Each organization handles staffing differently, but most of the time, there are a limited number of PRN positions available. Keep in mind that - from an HR perspective - there the amount of "personnel work" is the same for any employee no matter whether they are FT, PT or PRN. So every additional warm body will add to the HR workload. Therefore, they can't just add PRN positions at the manager's whim.

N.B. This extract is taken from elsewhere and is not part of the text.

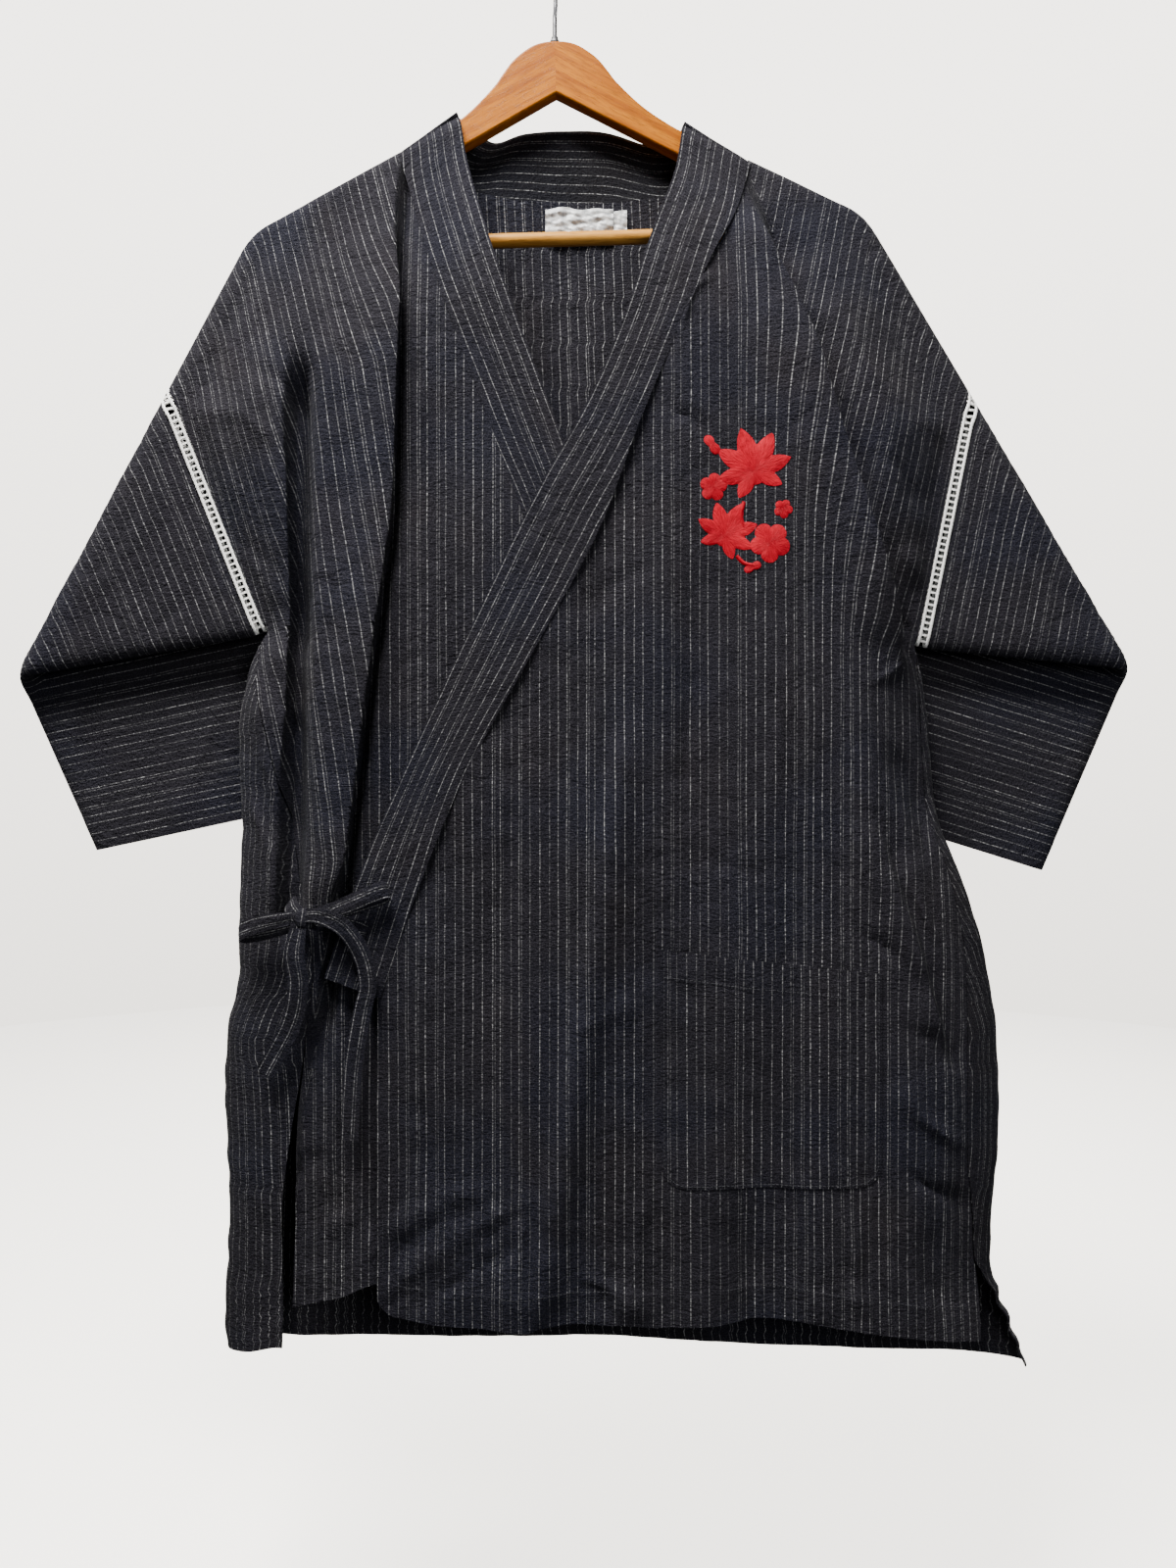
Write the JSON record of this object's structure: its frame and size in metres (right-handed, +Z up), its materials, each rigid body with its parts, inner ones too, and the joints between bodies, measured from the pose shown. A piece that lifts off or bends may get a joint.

The best approach is one that is most respectful to your current manager. After all, s/he was the one who appreciated you enough to give you this job in the first place, right? Step one should be a private conversation - face to face if possible or by phone - as soon as you have been offered the new job. Let you manager know the time frame & 'last day'. Make an offer to remain on PRN status. Follow up with a formal letter of resignation.. keep a copy for yourself. Your manager will need this in order to complete all of the HR termination paperwork. As you work our your 'notice', make sure you take care of any loose ends that your manager has requested. If you're going to be offered a PRN position, your manager will let you know. Most important - leave a good impression behind. You never know what the future will hold and you may be asking for a job with this employer, even this manager, at some time in the future.
- Feb 22 by mmc51264I just went through this. There was not a part-time or even temp position for an RN. I spoke with my DON, she knew I had applied for this job and when I got it, was told to formally write a letter of resignation stating where I was going and why (I also had an exit interview). I was supposed to give 30 days, but was told 2 weeks was sufficient by a different administrator. PLEASE check your policies!
Now I have to "make up" some shifts to be in "good standing" (meaning-eligible for rehire status) and get my PTO benefits. They are being gracious and finding a way for me to end in good status.